• AIM OF THE EXERCISE: Repeat everything in the material exactly.

☆ ☆ ☆

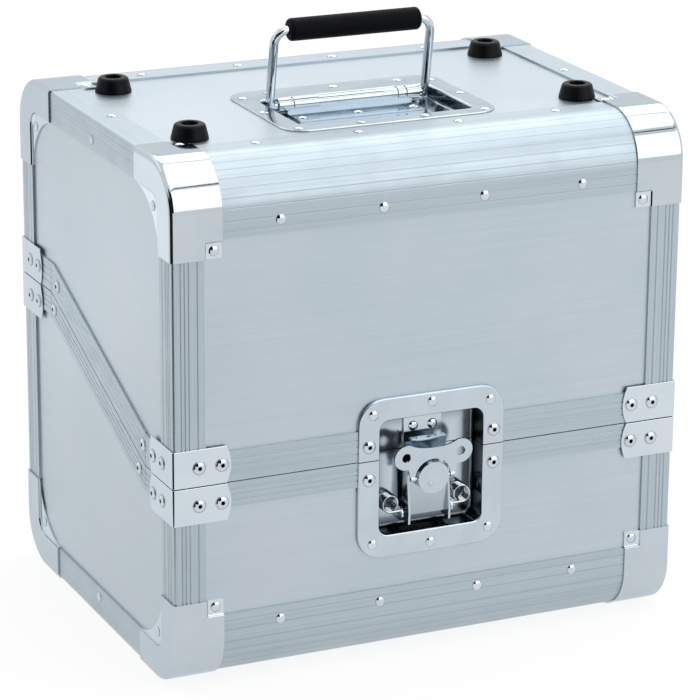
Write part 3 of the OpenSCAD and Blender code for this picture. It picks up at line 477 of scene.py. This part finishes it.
def posts(name, node, body, front, low, high):
    # the angle's outline carried up from low to high at both corners of one face
    parts = []
    outline, shade = angleOutline(*angleProfile["post"])
    for left in (True, False):
        points, faces = prism(outline, 2, low - case["low"], high - case["low"])
        parts.append((fromCorner(points, left, front, False), faces))
    finishPiece(name, parts, profileZ, body, [node], sharp=50,
                paintedShade=np.tile(shade, 4))


def sideEdge(name, node, body, left, top):
    # the angle's outline carried along Y from one rounded edge to the other
    half = case["halfDeep"] - case["roundLeg"]
    outline, shade = angleOutline(*angleProfile["edge"])
    points, faces = prism(outline, 1, case["halfDeep"] - half, case["halfDeep"] + half)
    finishPiece(name, [(fromCorner(points, left, True, top), faces)], profileY, body, [node],
                sharp=50, paintedShade=np.tile(shade, 2))


railBevel = dict(front=0.2, rear=0.2, left=0.42, right=0.42)
low, top = case["low"] + case["roundLeg"], case["top"] - case["roundLeg"]
for where, split in (("front", case["splitFront"]), ("rear", case["splitRear"])):
    for part, start, end in (("base", low, split), ("lid", split + case["splitGap"], top)):
        posts(f"{part}{where.capitalize()}Posts", f"{part}_{where}_posts", part,
              where == "front", start, end)
for part in ("base", "lid"):
    for side in ("left", "right"):
        sideEdge(f"{part}{side.capitalize()}Edge", f"{part}_{side}_edge", part,
                 side == "left", part == "lid")
    for side, soft in railBevel.items():
        softened(f"{part}{side.capitalize()}Rail", f"{part}_{side}_rail",
                 profileX if side in ("front", "rear") else profileY, part,
                 soft)
print("angles and rails done")


# Corner plates: pressed sheet over a rounded corner, one grid from the wrap's edge, round
# the fold, down the side band and into the sunk gusset

cornerPlate = dict(reach=61.0, width=34.0, band=22.0, fold=3.0, earAcross=22.6,
                   earAlong=50.1, step=1.3, sunk=1.5, gussetCentre=66.0, bevel=0.25)


def cornerSheet():
    # s runs round the rounded edge, from the plate's reach over the arc to its reach, and u
    # from the wrap's inner edge over the fold to the gusset's hollow arc. The lines of the
    # grid lie close where the ears step down: ear = ease(across) * ease(along).
    c = cornerPlate
    t, r = case["sheet"], case["roundRadius"]
    close = np.array([1.1, 0.65, 0.33, 0, -0.33, -0.65, -1.1])
    straight = np.concatenate([[c["reach"], c["reach"] - 0.7, 57, 53], c["earAlong"] + close,
                               [45, 40, 36]])
    angle = np.radians(np.linspace(0, 90, 31))
    a = np.concatenate([np.full(len(straight), -t), r - (r + t) * np.cos(angle), straight[::-1]])
    b = np.concatenate([straight, r - (r + t) * np.sin(angle), np.full(len(straight), -t)])
    turn = np.concatenate([np.zeros(len(straight)), angle, np.full(len(straight), np.pi / 2)])
    na, nb = np.cos(turn), np.sin(turn)
    along = np.maximum(a, b)                       # distance from the corner on each face
    fold = np.radians(np.linspace(0, 90, 7))
    f = c["fold"]
    close = np.array([1.2, 0.6, 0.3, 0, -0.3, -0.6, -1.2])
    xWrap = np.concatenate([[c["width"], c["width"] - 0.6, 30, 26], c["earAcross"] + close,
                            [15, 8, f - t + 2]])
    wideX = np.concatenate([xWrap, f - t - f * np.sin(fold)])
    wideW = np.concatenate([np.zeros(len(xWrap)), f * (1 - np.cos(fold))])
    bandW = np.array([6, 12, 18, c["band"]])
    stepT = np.linspace(0, 1, 6)
    wideX = np.concatenate([wideX, np.full(len(bandW), -t), -t + c["sunk"] * ease(stepT)])
    wideW = np.concatenate([wideW, bandW, c["band"] + 0.4 + stepT * c["step"]])
    ear = (ease((wideX[None] - c["earAcross"]) / c["step"] + 0.5)
           * ease((along[:, None] - c["earAlong"]) / c["step"] + 0.5))
    w = wideW[None] + c["sunk"] * ear
    x = np.broadcast_to(wideX[None], w.shape)
    pa, pb = a[:, None] + na[:, None] * w, b[:, None] + nb[:, None] * w
    # the gusset: straight across from the band's inner line to the hollow arc
    last = np.stack([pa[:, -1], pb[:, -1]], -1)
    g = c["gussetCentre"]
    toEnd = last[0] - g
    radius = float(np.hypot(*toEnd))
    first = math.atan2(toEnd[1], toEnd[0])         # its end is the mirror image, pi/2 - first
    length = np.concatenate([[0], np.cumsum(np.hypot(*np.diff(last, axis=0).T))])
    theta = first + (length / length[-1]) * ((np.pi / 2 - 2 * first) % (2 * np.pi))
    hollow = g + radius * np.stack([np.cos(theta), np.sin(theta)], -1)
    share = np.linspace(0, 1, 6)[1:]
    gusset = last[:, None] + (hollow - last)[:, None] * share[None, :, None]
    xs = np.concatenate([x, np.full((len(a), len(share)), -t + c["sunk"])], 1)
    points = np.stack([xs, np.concatenate([pa, gusset[..., 0]], 1),
                       np.concatenate([pb, gusset[..., 1]], 1)], -1)
    # painted shade in the creases: at the foot of the side band's step and round the sunk ears
    crease = np.zeros(points.shape[:2])
    step = len(wideX) - len(stepT)
    crease[:, step:step + len(stepT)] = 0.55 * np.sin(np.pi * stepT) ** 2
    crease[:, :len(wideX)] = np.maximum(crease[:, :len(wideX)],
                                        0.5 * np.clip(1 - np.abs(2 * ear - 0.7), 0, 1))
    return points, gridFaces(*points.shape[:2]), crease.ravel()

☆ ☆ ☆

• EXERCISE SOLUTION:
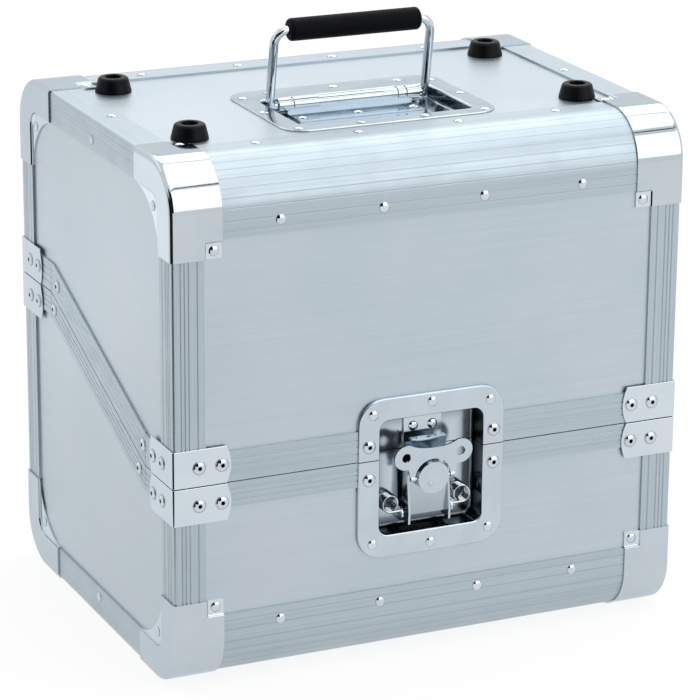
Write part 3 of the OpenSCAD and Blender code for this picture. It picks up at line 477 of scene.py. This part finishes it.
def posts(name, node, body, front, low, high):
    # the angle's outline carried up from low to high at both corners of one face
    parts = []
    outline, shade = angleOutline(*angleProfile["post"])
    for left in (True, False):
        points, faces = prism(outline, 2, low - case["low"], high - case["low"])
        parts.append((fromCorner(points, left, front, False), faces))
    finishPiece(name, parts, profileZ, body, [node], sharp=50,
                paintedShade=np.tile(shade, 4))


def sideEdge(name, node, body, left, top):
    # the angle's outline carried along Y from one rounded edge to the other
    half = case["halfDeep"] - case["roundLeg"]
    outline, shade = angleOutline(*angleProfile["edge"])
    points, faces = prism(outline, 1, case["halfDeep"] - half, case["halfDeep"] + half)
    finishPiece(name, [(fromCorner(points, left, True, top), faces)], profileY, body, [node],
                sharp=50, paintedShade=np.tile(shade, 2))


railBevel = dict(front=0.2, rear=0.2, left=0.42, right=0.42)
low, top = case["low"] + case["roundLeg"], case["top"] - case["roundLeg"]
for where, split in (("front", case["splitFront"]), ("rear", case["splitRear"])):
    for part, start, end in (("base", low, split), ("lid", split + case["splitGap"], top)):
        posts(f"{part}{where.capitalize()}Posts", f"{part}_{where}_posts", part,
              where == "front", start, end)
for part in ("base", "lid"):
    for side in ("left", "right"):
        sideEdge(f"{part}{side.capitalize()}Edge", f"{part}_{side}_edge", part,
                 side == "left", part == "lid")
    for side, soft in railBevel.items():
        softened(f"{part}{side.capitalize()}Rail", f"{part}_{side}_rail",
                 profileX if side in ("front", "rear") else profileY, part,
                 soft)
print("angles and rails done")


# Corner plates: pressed sheet over a rounded corner, one grid from the wrap's edge, round
# the fold, down the side band and into the sunk gusset

cornerPlate = dict(reach=61.0, width=34.0, band=22.0, fold=3.0, earAcross=22.6,
                   earAlong=50.1, step=1.3, sunk=1.5, gussetCentre=66.0, bevel=0.25)


def cornerSheet():
    # s runs round the rounded edge, from the plate's reach over the arc to its reach, and u
    # from the wrap's inner edge over the fold to the gusset's hollow arc. The lines of the
    # grid lie close where the ears step down: ear = ease(across) * ease(along).
    c = cornerPlate
    t, r = case["sheet"], case["roundRadius"]
    close = np.array([1.1, 0.65, 0.33, 0, -0.33, -0.65, -1.1])
    straight = np.concatenate([[c["reach"], c["reach"] - 0.7, 57, 53], c["earAlong"] + close,
                               [45, 40, 36]])
    angle = np.radians(np.linspace(0, 90, 31))
    a = np.concatenate([np.full(len(straight), -t), r - (r + t) * np.cos(angle), straight[::-1]])
    b = np.concatenate([straight, r - (r + t) * np.sin(angle), np.full(len(straight), -t)])
    turn = np.concatenate([np.zeros(len(straight)), angle, np.full(len(straight), np.pi / 2)])
    na, nb = np.cos(turn), np.sin(turn)
    along = np.maximum(a, b)                       # distance from the corner on each face
    fold = np.radians(np.linspace(0, 90, 7))
    f = c["fold"]
    close = np.array([1.2, 0.6, 0.3, 0, -0.3, -0.6, -1.2])
    xWrap = np.concatenate([[c["width"], c["width"] - 0.6, 30, 26], c["earAcross"] + close,
                            [15, 8, f - t + 2]])
    wideX = np.concatenate([xWrap, f - t - f * np.sin(fold)])
    wideW = np.concatenate([np.zeros(len(xWrap)), f * (1 - np.cos(fold))])
    bandW = np.array([6, 12, 18, c["band"]])
    stepT = np.linspace(0, 1, 6)
    wideX = np.concatenate([wideX, np.full(len(bandW), -t), -t + c["sunk"] * ease(stepT)])
    wideW = np.concatenate([wideW, bandW, c["band"] + 0.4 + stepT * c["step"]])
    ear = (ease((wideX[None] - c["earAcross"]) / c["step"] + 0.5)
           * ease((along[:, None] - c["earAlong"]) / c["step"] + 0.5))
    w = wideW[None] + c["sunk"] * ear
    x = np.broadcast_to(wideX[None], w.shape)
    pa, pb = a[:, None] + na[:, None] * w, b[:, None] + nb[:, None] * w
    # the gusset: straight across from the band's inner line to the hollow arc
    last = np.stack([pa[:, -1], pb[:, -1]], -1)
    g = c["gussetCentre"]
    toEnd = last[0] - g
    radius = float(np.hypot(*toEnd))
    first = math.atan2(toEnd[1], toEnd[0])         # its end is the mirror image, pi/2 - first
    length = np.concatenate([[0], np.cumsum(np.hypot(*np.diff(last, axis=0).T))])
    theta = first + (length / length[-1]) * ((np.pi / 2 - 2 * first) % (2 * np.pi))
    hollow = g + radius * np.stack([np.cos(theta), np.sin(theta)], -1)
    share = np.linspace(0, 1, 6)[1:]
    gusset = last[:, None] + (hollow - last)[:, None] * share[None, :, None]
    xs = np.concatenate([x, np.full((len(a), len(share)), -t + c["sunk"])], 1)
    points = np.stack([xs, np.concatenate([pa, gusset[..., 0]], 1),
                       np.concatenate([pb, gusset[..., 1]], 1)], -1)
    # painted shade in the creases: at the foot of the side band's step and round the sunk ears
    crease = np.zeros(points.shape[:2])
    step = len(wideX) - len(stepT)
    crease[:, step:step + len(stepT)] = 0.55 * np.sin(np.pi * stepT) ** 2
    crease[:, :len(wideX)] = np.maximum(crease[:, :len(wideX)],
                                        0.5 * np.clip(1 - np.abs(2 * ear - 0.7), 0, 1))
    return points, gridFaces(*points.shape[:2]), crease.ravel()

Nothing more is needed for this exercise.